I found a jeweler online that I had heard of and took a long
lunch. I assumed they resized a ring by stretching it. I envisioned a Tolkien blacksmith
in the backroom with a small hammer and anvil, tink-tinking away on the ring
until it fit my finger. Then dunking the golden piece in cold water to harden
the metal. And lastly, raising the ring overhead dripping and saying ‘one ring
to rule them all…’
Per this jeweler, there are no dwarves slaving away in the back.
Nor do they stretch a ring. They cut the
ring and add metal (gold) to fill the gap. Is that true? I don’t know. Since this was to be a surprise
for The Wife. I wasn’t in a position to argue. I asked how much. The amount was
more than the price of the ring twenty years ago.…but can you put a price on
sentiment? Well, I can but I know The Wife can’t. Instead of just buying a new
ring, I dumped money on that old chunk of memories.
After a few days, I got the ring back. I slipped it on my finger and it was perfect.
I wore it for a few weeks before The Wife noticed. And only because I was fidgeting with it as we
were in a restaurant waiting for our meal.
This was great. I was wearing a wedding ring again. End of
story, right? ...Ah, no.
I finally did what I REALLY should have done when I was too
fat to wear my ring. I lost weight. What was the driving force to lose
weight? Our upcoming Alaskan Cruise and a
helicopter ride. Based on my weight, I was going to be charged double the
price. Long story short (I know, too late), I lost 50 pounds.
Now, that resized ring is too large for my boney digits. Every
now and then it would just drop from my hand as I was tossing something in the
trash or pulling something from my pocket.
We both thought it was funny…until it wasn’t. Last week, as I washing my
hands I realized the ring was gone. It had fallen off some time during the day and
I never noticed.
With my track record, The Wife wasn’t too disappointed with
me. I did search the places in the house that I might have done something that could
have caused it to drop. No luck. If it wasn’t in the house, then it was likely
gone forever as I lost it while shopping.

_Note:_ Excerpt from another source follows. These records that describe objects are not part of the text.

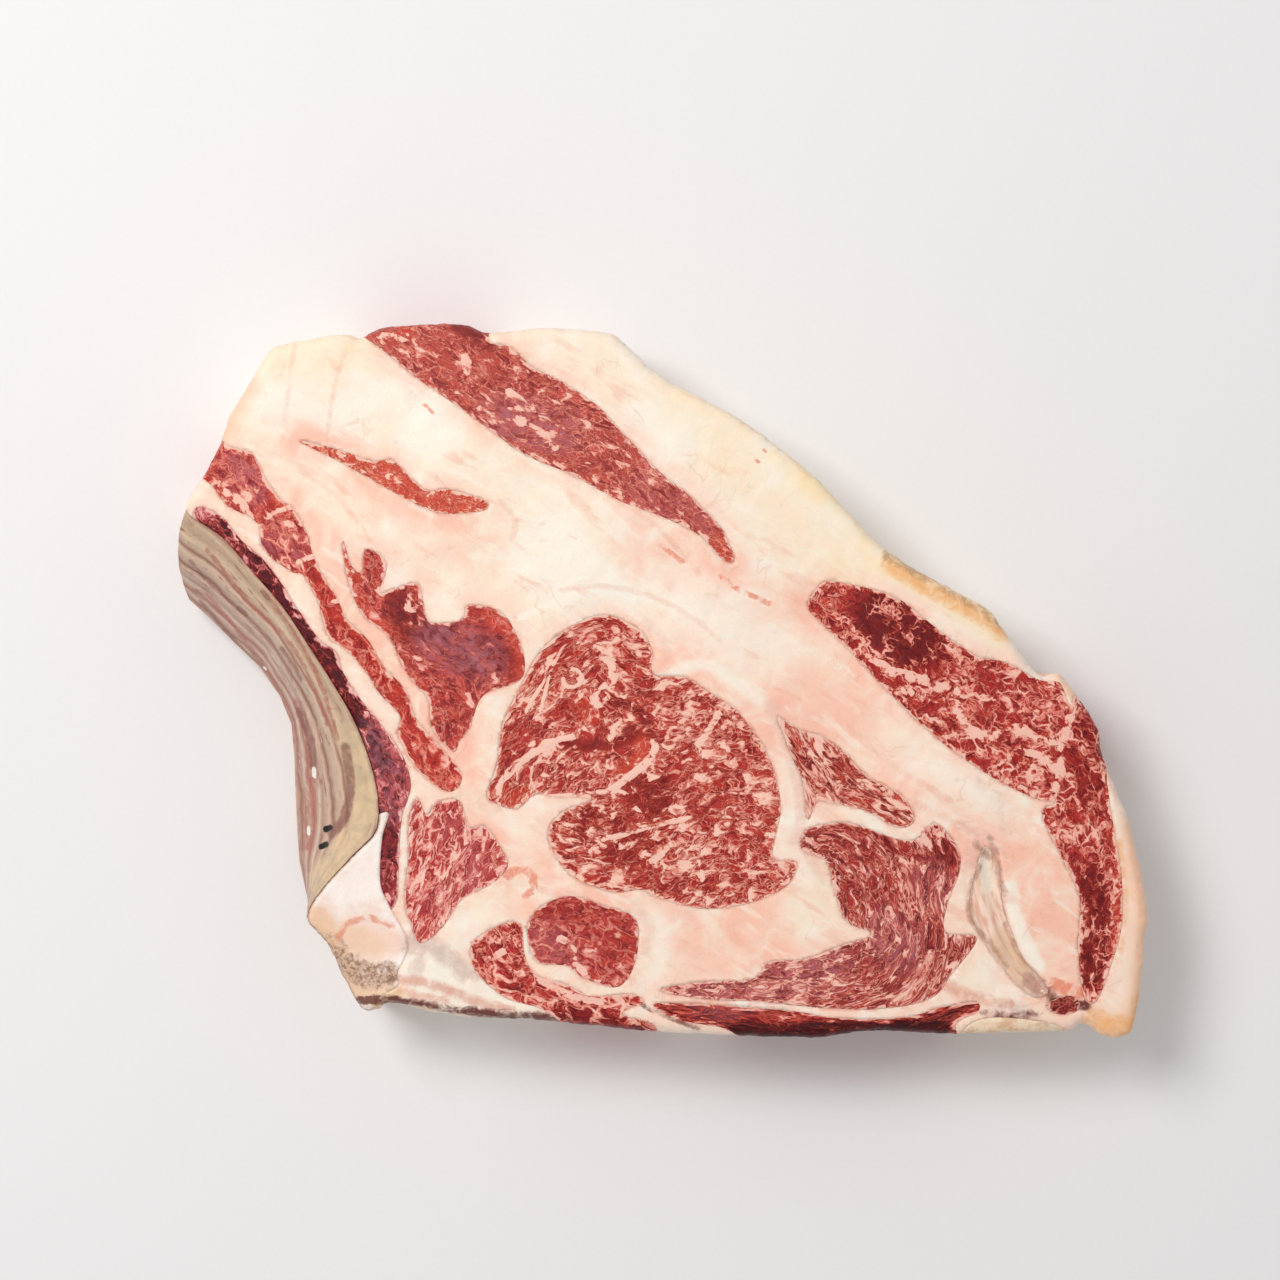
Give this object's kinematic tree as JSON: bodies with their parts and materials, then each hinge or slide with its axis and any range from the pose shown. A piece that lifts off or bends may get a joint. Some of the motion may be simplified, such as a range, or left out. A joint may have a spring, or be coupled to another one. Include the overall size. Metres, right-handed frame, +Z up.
{
  "type": "wagyu cote de boeuf",
  "caption": "Raw bone-in wagyu rib steak, a thick slab of white fat with marbled muscles running through it and a curved rib bone along one side.",
  "frame": {"origin": "the middle of the bounding box's underside, which lies on the steak's lower cut face", "axes": "+X along the steak's longest extent, from the rib bone toward the outer strip; +Y across the cut face, toward the thick fat corner; +Z up through the thickness, out of the upper cut face"},
  "size_m": [0.2822, 0.2068, 0.0417],
  "materials": {
    "eye": "large eye muscle, densely marbled, moist raw meat",
    "cap": "curved cap muscle with pale stripes along its bend, moist raw meat",
    "cap_lobe": "small upper lobe of the cap with curved pale stripes, moist raw meat",
    "top_strip": "rose-brown strip muscle, moist raw meat",
    "outer_strip": "dark maroon marbled strip, moist raw meat",
    "small_strip": "small orange-red strip, moist raw meat",
    "finger_meat": "red intercostal finger meat, moist raw meat",
    "upper_lobe": "lobed muscle with a dark core, moist raw meat",
    "fan_meat": "fan-grained muscle, moist raw meat",
    "round_meat": "round lower muscle, moist raw meat",
    "corner_meat": "marbled corner cluster, moist raw meat",
    "edge_strip": "dried dark strip on the lower edge, moist raw meat",
    "edge_meat": "small dark tip of meat, moist raw meat",
    "rib_meat": "purple-red meat along the bone's rim, moist raw meat",
    "fat": "smooth, slightly oily fat, cream white with a yellowed dry rind on the outer edge",
    "rib_bone": "damp grey-beige bone side with long ridges and brown-pink membrane lines",
    "chine_bone": "sawn backbone end: white cartilage and a spongy grey-brown bone face",
    "tendon": "glossy grey-beige tendon",
    "feather_bone": "pale yellow sawn bone sliver"
  },
  "bodies": {
    "root": {"eye": "eye", "cap": "cap", "cap_lobe": "cap_lobe", "top_strip": "top_strip", "outer_strip": "outer_strip", "small_strip": "small_strip", "finger_meat": "finger_meat", "upper_lobe": "upper_lobe", "fan_meat": "fan_meat", "round_meat": "round_meat", "corner_meat": "corner_meat", "edge_strip": "edge_strip", "edge_meat": "edge_meat", "rib_meat": "rib_meat", "fat": "fat", "rib_bone": "rib_bone", "chine_bone": "chine_bone", "tendon": "tendon", "feather_bone": "feather_bone"}
  },
  "joints": []
}
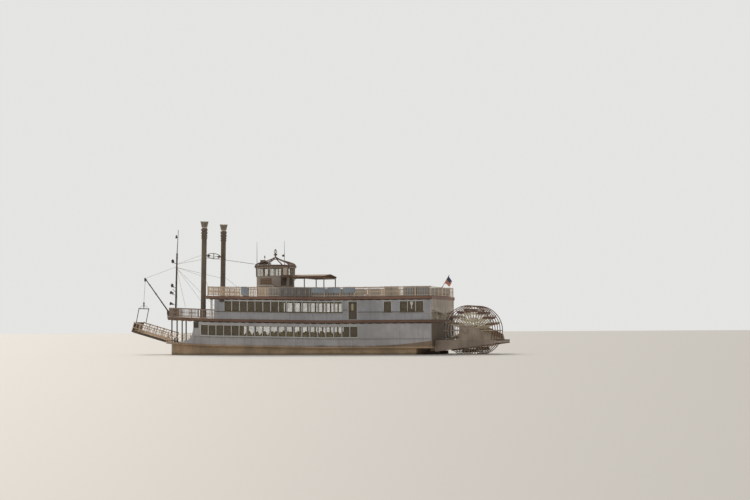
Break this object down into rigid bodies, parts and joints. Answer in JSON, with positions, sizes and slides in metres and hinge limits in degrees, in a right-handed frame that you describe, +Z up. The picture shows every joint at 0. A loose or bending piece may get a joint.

The good news: after missing for little over a week, the ring
was found. None worse for the wear. As you would expect, once it got hungry it
found its way home…hold it, that applies to goldfish and not rings.
That modern invention that every home has, the vacuum cleaner,
found it – under the bed and near the night stand. It’s been on my finger ever
since, slowly trying to get back on my good side after running away.